[Items from a dataset]
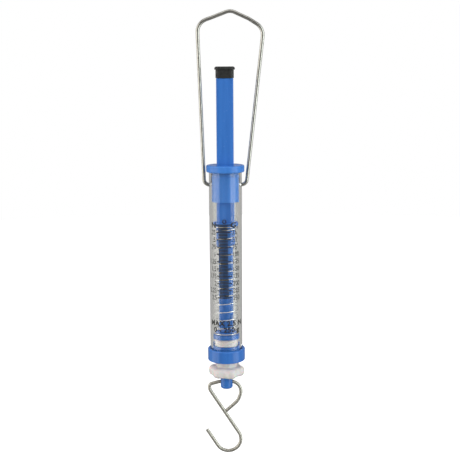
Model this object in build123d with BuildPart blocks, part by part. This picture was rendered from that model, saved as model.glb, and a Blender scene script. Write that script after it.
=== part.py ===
"""Tubular push-pull spring scale that hangs from a wire bail.

The weighing hook and the push pad both drive one plunger down against a compression
spring. The spring stands on a seat that the white thumb screw raises or lowers, which
sets the zero. The piston's rim is the pointer, read against the clear tube.

Sizes are in millimetres. Heights are measured from the top face of the cap, upwards,
and radii from the tube's axis. The frame's origin is where the bail hangs: the inside
of the bail's peak, with +Z up, parallel to the tube, and the bail's wire in the XZ plane.
"""
import os
from math import asin, atan2, cos, radians, sin, sqrt

from build123d import *

# Driving dimensions
TUBE_D = 20.0
TUBE_WALL = 1.65
ROD_SIDE = 10.3
WIRE_D = 2.2
SPRING_WIRE_D = 0.7
FIT_GAP = 0.05
SLIDE_GAP = 0.1
SOFT_EDGE = 0.3
MATCH_TOLERANCE = 0.01

# Cap
FLANGE_D = 23.2
FLANGE_H = 4.2
SPIGOT_H = 18.0
RELIEF_H = 2.8
RELIEF_DEPTH = 0.25
RIM_R = 0.7

# Bail, as (beside, above) its pivot before it leans. Its shoulders are a little uneven
PIVOT_Z = -12.0
BAIL_LEAN = 2.0
BAIL_FOOT_X = 12.8
BAIL_LEFT_SHOULDER = (-19.5, 95.8)
BAIL_RIGHT_SHOULDER = (20.0, 93.8)
BAIL_CROWN_X = 11.1
BAIL_CROWN_H = 99.0
BAIL_PEAK_H = 103.6
BAIL_FOOT_R = 3.4
BAIL_SHOULDER_R = 7.8
BAIL_CROWN_R = 12.0
BAIL_PEAK_R = 6.5
BAIL_END_X = 6.2
BAIL_HOLE_D = 2.4
BAIL_HOLE_END_X = 5.9

# Tube and collar
TUBE_TOP_Z = -FLANGE_H
TUBE_BOTTOM_Z = -119.4
COLLAR_D = 23.2
COLLAR_TOP_Z = -114.4
COLLAR_BOTTOM_Z = -121.9
COLLAR_FOOT_R = 0.5
COLLAR_SPIGOT_TOP_Z = -112.3
CLIP_TOP_Z = -110.9
CLIP_W = 3.0
CLIP_NUB_D = 1.6
CLIP_NUB_Z = -112.9
CLIP_HOLE_D = 1.9

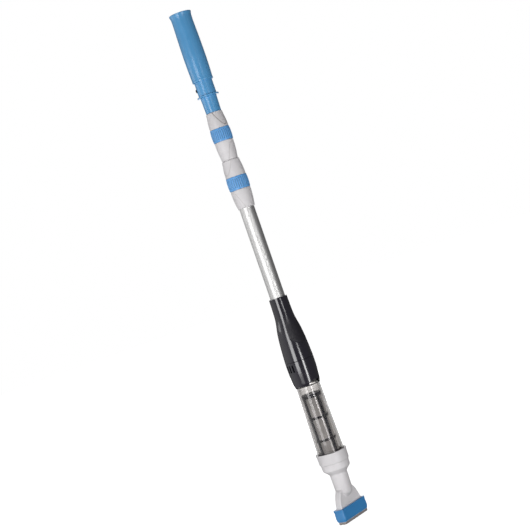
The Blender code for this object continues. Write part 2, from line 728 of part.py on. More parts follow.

What you should do:
Say how many lines contain the string "Write", giving nothing but the count.

Task solution:
2